The 2019 legislative session came to a close with historic gains for the environment. The State Senate and Assembly passed the most aggressive climate legislation in the country as well as other legislative measures, putting New York at the forefront of the fight for environmental protection.
The climate legislation (A. 8429/S. 6599) will significantly decrease pollution economy-wide and transition New York to renewable energy.
Sponsored by Senator Todd Kaminsky and Assemblyman Steve Englebright, this legislation will be a model for other states. It will make our economy carbon neutral by 2050, including a requirement to reduce greenhouse gas emissions by 85%, as well as obtaining 70% of our electricity from renewable sources by 2030, and moving to 100% clean power by 2040. A minimum of 35% of clean energy and energy efficiency funds collected will be directed towards disadvantaged communities with a goal of 40% investment. A 22-member Climate Action Council will be created and is tasked with developing plans and recommendations on how to achieve these requirements.
NYLCV, along with a coalition of environmental groups, have been advocating for this legislation for months.
While many states are passing laws to decrease greenhouse gas emissions in some sectors of the economy, like electricity, this legislation puts New York ahead by decreasing emissions from every sector.
The legislature also passed bills that will reduce toxins from the environment. In honor of Earth Day, both houses passed the Child Safe Products Act (A. 6296-A Englebright/S. 501-B Kaminsky), also known as the Toxic Toys bill, which has been a priority for NYLCV for ten years. The legislation bans chemicals that are at high risk to children’s health and requires manufacturers to report chemicals in their products. It will both protect children’s health and reduce environmental pollution. At the end of session, the legislature passed S. 4351 (Kennedy)/ A. 6373 (Englebright), which establishes a responsible system for the collection, recycling, and proper disposal of leftover paint products. This legislation has also been an NYLCV priority for several years. It will reduce the volume of these products in our landfills, save taxpayers money, and protect the health of sanitation workers. Both houses also took action to ban 1,4-dioxane (A6295A Englebright/S4389B Kaminsky) from consumer products, which will protect water quality across the state but especially on Long Island, and to extend the statute of limitations for water authorities to sue polluters (S. 3337-C Gaughran/A. 5477-C Thiele).
Lawmakers passed legislation that would legalize electric bicycles and scooters in New York (A. 7431-B/S. 5294A). These low-emission transportation options will reduce traffic congestion, enhance air quality, and make our streets more livable, and their legalization also removes antiquated restrictions on working-class families.

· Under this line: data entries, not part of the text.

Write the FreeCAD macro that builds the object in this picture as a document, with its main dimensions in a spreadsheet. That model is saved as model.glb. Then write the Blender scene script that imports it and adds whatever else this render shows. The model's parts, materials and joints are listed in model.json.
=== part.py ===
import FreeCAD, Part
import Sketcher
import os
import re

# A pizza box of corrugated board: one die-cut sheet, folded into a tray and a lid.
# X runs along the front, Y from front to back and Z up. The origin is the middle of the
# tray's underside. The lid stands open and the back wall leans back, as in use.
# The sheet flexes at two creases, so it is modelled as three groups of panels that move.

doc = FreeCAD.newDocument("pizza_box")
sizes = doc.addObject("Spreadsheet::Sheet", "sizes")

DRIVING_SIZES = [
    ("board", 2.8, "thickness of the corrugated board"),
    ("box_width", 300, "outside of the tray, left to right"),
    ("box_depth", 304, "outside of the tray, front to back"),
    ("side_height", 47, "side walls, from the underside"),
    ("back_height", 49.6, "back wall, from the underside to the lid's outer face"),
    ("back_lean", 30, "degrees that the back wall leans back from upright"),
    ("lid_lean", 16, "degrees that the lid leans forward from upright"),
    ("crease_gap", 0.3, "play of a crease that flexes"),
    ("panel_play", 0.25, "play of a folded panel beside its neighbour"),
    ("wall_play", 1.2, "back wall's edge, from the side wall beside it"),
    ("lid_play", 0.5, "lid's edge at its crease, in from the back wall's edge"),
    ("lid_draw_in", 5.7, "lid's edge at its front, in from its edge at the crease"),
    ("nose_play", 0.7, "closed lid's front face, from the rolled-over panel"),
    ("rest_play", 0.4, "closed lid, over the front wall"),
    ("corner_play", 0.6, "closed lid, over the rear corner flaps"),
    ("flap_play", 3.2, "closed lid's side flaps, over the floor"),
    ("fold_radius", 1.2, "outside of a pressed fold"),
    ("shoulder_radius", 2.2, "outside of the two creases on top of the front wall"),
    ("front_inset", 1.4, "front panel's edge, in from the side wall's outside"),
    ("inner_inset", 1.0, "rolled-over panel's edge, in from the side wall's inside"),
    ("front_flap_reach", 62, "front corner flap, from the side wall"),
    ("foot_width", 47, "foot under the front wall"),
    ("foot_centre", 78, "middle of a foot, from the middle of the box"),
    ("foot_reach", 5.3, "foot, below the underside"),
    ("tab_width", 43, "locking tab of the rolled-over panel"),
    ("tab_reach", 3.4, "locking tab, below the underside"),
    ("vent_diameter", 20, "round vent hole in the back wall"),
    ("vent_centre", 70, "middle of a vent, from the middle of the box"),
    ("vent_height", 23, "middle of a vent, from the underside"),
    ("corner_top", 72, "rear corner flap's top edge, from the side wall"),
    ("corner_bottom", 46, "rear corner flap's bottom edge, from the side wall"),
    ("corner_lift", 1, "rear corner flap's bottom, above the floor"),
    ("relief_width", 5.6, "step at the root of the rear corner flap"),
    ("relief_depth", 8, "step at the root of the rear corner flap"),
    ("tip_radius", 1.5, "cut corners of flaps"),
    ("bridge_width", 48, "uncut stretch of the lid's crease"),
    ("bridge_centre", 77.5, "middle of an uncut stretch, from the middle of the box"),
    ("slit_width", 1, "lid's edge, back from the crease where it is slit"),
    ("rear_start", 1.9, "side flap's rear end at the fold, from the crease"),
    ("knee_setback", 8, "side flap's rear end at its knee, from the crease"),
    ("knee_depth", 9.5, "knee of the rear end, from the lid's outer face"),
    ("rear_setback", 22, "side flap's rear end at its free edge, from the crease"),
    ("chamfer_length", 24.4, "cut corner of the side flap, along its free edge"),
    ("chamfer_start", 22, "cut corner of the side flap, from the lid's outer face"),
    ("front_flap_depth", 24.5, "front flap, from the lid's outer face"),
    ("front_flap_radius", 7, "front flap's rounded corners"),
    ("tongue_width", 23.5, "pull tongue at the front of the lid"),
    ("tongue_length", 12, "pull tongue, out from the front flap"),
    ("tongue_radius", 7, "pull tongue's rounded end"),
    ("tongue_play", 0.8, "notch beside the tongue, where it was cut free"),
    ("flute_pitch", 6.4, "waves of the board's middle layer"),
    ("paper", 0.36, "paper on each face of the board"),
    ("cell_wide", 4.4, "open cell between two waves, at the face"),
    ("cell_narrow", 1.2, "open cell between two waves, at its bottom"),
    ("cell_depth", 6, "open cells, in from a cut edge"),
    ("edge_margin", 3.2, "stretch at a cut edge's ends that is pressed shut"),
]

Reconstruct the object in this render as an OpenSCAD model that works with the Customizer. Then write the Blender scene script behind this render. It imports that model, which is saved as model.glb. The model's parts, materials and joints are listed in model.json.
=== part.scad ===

Legacy renewable energy will also be protected with the passage of S. 23 (Parker)/A4294 (Cusick), which establishes utility support for existing hydropower and wind power facilities to ensure that our clean energy goals are achieved as economically as possible.
Earlier this year, the State Senate and Assembly passed two bills to protect New York’s waterways. A. 2572 (Englebright)/S. 2316 (Kaminsky) bans offshore drilling and pipeline infrastructure in the state. A. 2571 (Englebright)/S. 2317 (Kaminsky) bans purse seine fishing of the Atlantic menhaden, a species that was previously nearly facing extinction.
We thank Majority Leader Andrea Stewart-Cousins, Speaker Carl Heastie, Environmental Conservation Committee Chairs Todd Kaminsky and Steve Englebright, and Energy Committee Chairs Kevin Parker and Michael Cusick for their leadership. We will continue to work with stakeholders as these policies are implemented.